Dans une note de cadrage transmise aux participants du groupe de travail dédié à "la prévisibilité pluriannuelle des recettes, notamment d'investissement", les cabinets ministériels avaient indiqué que l'un des "enjeux serait d'analyser différents scénarios d'évolution (y compris une 'année blanche') en recettes et dépenses de fonctionnement". Ce qui n'a pas échappé aux élus locaux et à leurs représentants. Ils ont évidemment questionné leurs interlocuteurs sur ce qu'il fallait comprendre par ces termes. Une réponse n'a été formulée par ces derniers qu'au cours de la "deuxième partie de la réunion" du matin, relate Franck Claeys, délégué adjoint de l'association France urbaine. Interrogé par Localtis, il poursuit : les représentants des cabinets ministériels "nous ont confirmé qu'ils étudiaient différentes hypothèses de gel, voire de ponction (mais ils n'ont pas utilisé ce terme) des fonds de concours aux collectivités, en affirmant qu'au moment où nous nous parlions, c'était encore à l'état de réflexion".

Contradiction

"L'éventualité" du "gel d’une part des recettes des collectivités" a été évoquée, indique de son côté l'Association des petites villes de France (APVF) dans un communiqué. À travers cette mesure, le gouvernement projetterait de réduire le besoin de financement des collectivités, lequel s'est creusé ces deux dernières années, notamment du fait de la croissance rapide de l'investissement local.

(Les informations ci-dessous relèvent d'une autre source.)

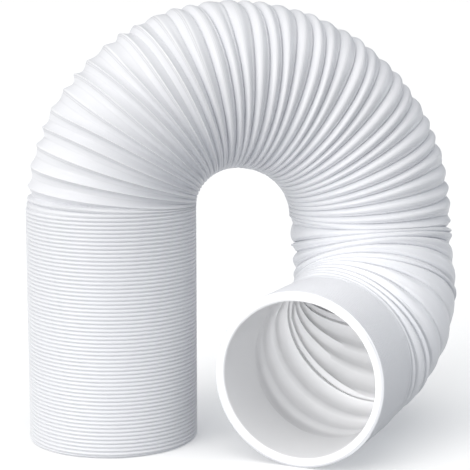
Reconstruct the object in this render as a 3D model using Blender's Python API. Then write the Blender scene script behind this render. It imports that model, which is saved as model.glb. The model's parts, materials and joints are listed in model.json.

Nicolas Méary, maire de Brétigny-sur-Orge, qui représentait l'association Villes de France aux réunions, confirme l'information. Mais "la situation est encore floue" et "rien n'est arbitré" s'agissant de cette idée d'une année blanche", nuance-t-il.

En tout cas, les élus locaux sont déjà très sceptiques sur la pertinence de cette piste. "Ce n'est pas la meilleure solution : une année blanche va conduire à décaler les projets d'investissement, c'est tout", considère Nicolas Méary. À France urbaine, Franck Claeys pointe même "une contradiction entre cette hypothèse de gel ou réduction des concours financiers de l'État et l'objectif de réduction à zéro du besoin de financement" du secteur public local. En effet, fait-il remarquer, "toutes choses égales par ailleurs" [donc dans l'hypothèse d'une stabilité de l'investissement local] l'impact de la mesure étudiée sur le budget des collectivités, "c'est une réduction de l'autofinancement", c'est-à-dire la part des recettes de fonctionnement qui permet de financer les investissements. 

Appels à projets : la logique "à bout de souffle"

Toutefois, pour le gouvernement, les collectivités peuvent surmonter cette apparente contradiction en freinant, voire en réduisant, leurs dépenses de fonctionnement, notamment en matière de personnels. Il défend notamment l'idée que les collectivités pourraient ne pas remplacer tous les agents territoriaux qui vont être de plus en plus nombreux à partir en retraite dans les prochaines années. Mais les associations d'élus locaux sont là encore très réservées. La masse salariale est "le deuxième levier qui est activé dans les politiques de rationalisation menées par les petites villes", reconnaît Emma Chenillat, responsable finances et fiscalité à l'association qui regroupe les communes de cette strate, l'APVF. Mais ces dépenses "continueront à augmenter ces prochaines années", notamment compte tenu de la hausse des cotisations vieillesse des employeurs jusqu'en 2028 et des créations de postes qui découlent des nouveaux besoins, y compris ceux qui sont créés par les décisions de l'État", pointe-t-elle.

Le gouvernement se dit aussi prêt à étudier les modalités d'un "moratoire" sur les nouvelles normes, très attendu par les élus locaux. Mais ses premières annonces concernant le droit de l'urbanisme et la gestion des ressources humaines, laissent à penser qu'ils "l'abordent sous l'angle de la simplification", constate Emma Chenillat.

Pour faire passer la pilule en ce qui concerne la possible atonie des recettes des collectivités en 2026, le gouvernement promet aux élus locaux d'améliorer la visibilité sur celles-ci. Mais sans dire précisément par quel levier cela passerait. Sur ce sujet, plusieurs élus ont, eux, pointé la "logique à bout de souffle" des appels à projets. Ceux-ci posent "de véritables difficultés quant à la capacité des communes à planifier des projets et rendent très difficile le débat démocratique avec les concitoyens, car ils nous rendent très dépendants d'un oui ou d'un non de l'État qui arrive très tard", explique le maire de Brétigny-sur-Orge.